I'm heading for Curve in Leicester to see As You Like It, Tim Supple's first Shakespeare since his highly acclaimed Indian Dream. You could go to Manchester to see Matthew Dunster's production of Macbeth. Kathryn Hunter's interesting if not entirely successful Othello is at Liverpool Playhouse, and it's worth a trip to the Tobacco Factory for Julius Caesar.

I've had lots of conversations with people about Rupert Goold's Lear at the Young Vic; pretty well everyone agrees that although the production is sometimes batty, it is completely engrossing. Michael Billington has been raving about The Tempest, but don't worry if you can't get to Stratford because it's heading out on tour.
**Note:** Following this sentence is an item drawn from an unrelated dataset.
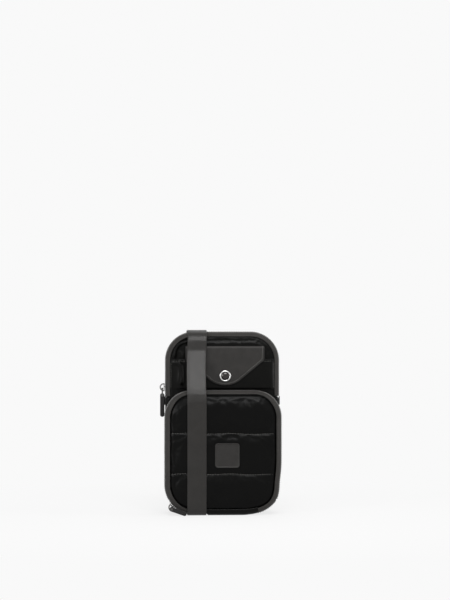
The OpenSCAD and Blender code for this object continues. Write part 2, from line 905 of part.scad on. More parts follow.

Michael will be going to see Catherine Johnson's new play Suspension, while I'll be heading to Southampton for Edward Gant's Amazing Feats of Loneliness by Anthony Neilson at the Nuffield. There's an earlier incarnation of Neilson's play at the Drum in Plymouth, where Chris Goode's Edward Lear play, King Pelican, is in previews at the end of the week. Finally, Dundee Rep has a revival of Who's Afraid of Virginia Woolf?

Enjoy – and do let me know what you are seeing, where and why.